The main point that you raise still stands. Social, economic, and environmental conditions of suburbs are historically contingent. All the more reason for Canadian environmental historians to take a look.
You may be interested in this recent EconTalk podcast. The guest, who is a road engineer, has some interesting things to say about the history of road design in the United States.
http://www.econtalk.org/archives/2014/05/charles_marohn.html
Marhohn points out that the post-war model of low-density growth created an enormous number of liabilities that are now coming due. Here are some key sentences:
“Just essentially spreading everything out. Basically means there is more for everybody to pay for. There is more for everybody to maintain. As we’ve gone on, that illusion of wealth you get from all the new growth is a real enticement. And so our solution to financial distress has been to generate more and more growth. And at the end of the day, that’s only made our problems worse. So, today our cities face these huge financial imbalances in terms of infrastructure they need to maintain, the amount of area they have to police and serve with fire protection and other services.
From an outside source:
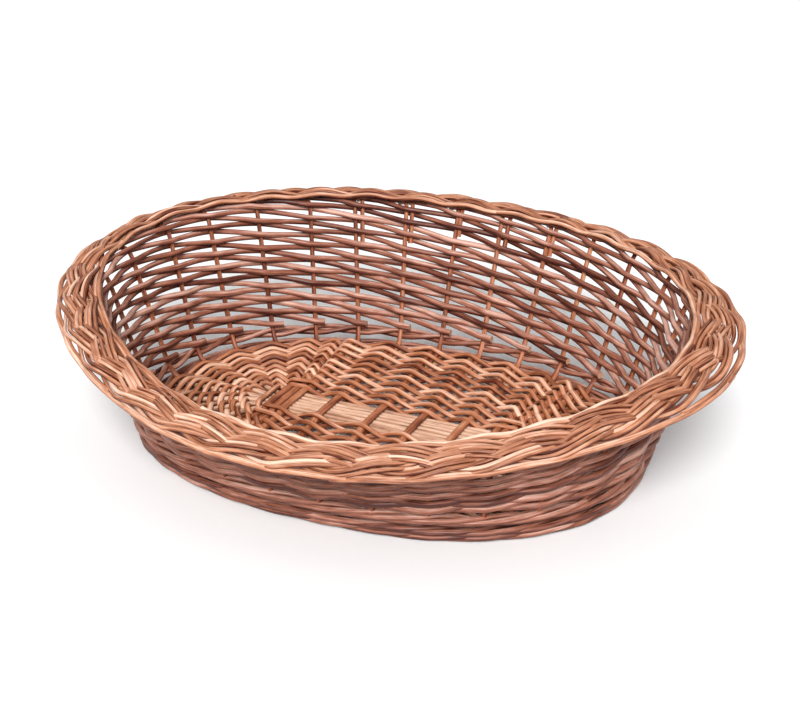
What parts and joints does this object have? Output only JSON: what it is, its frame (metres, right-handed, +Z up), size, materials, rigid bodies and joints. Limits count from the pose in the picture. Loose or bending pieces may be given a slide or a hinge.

And they just simply don’t have anywhere near the tax base to do it. There is not enough there, in a sense.”
Andrew:
Thanks for sharing this very relevant resource. Sewell makes a very similar point in his book, Shape of the Suburbs. Taking the TTC as an example, he finds that the TTC became less profitable and eventually ran an structural operating deficit as it shifted from an urban public transit system to a suburban commuter transit system. Stretching its lines to outlying, low-density suburbs was costly and the new suburban neighbourhoods did not have the ridership to recuperate those costs.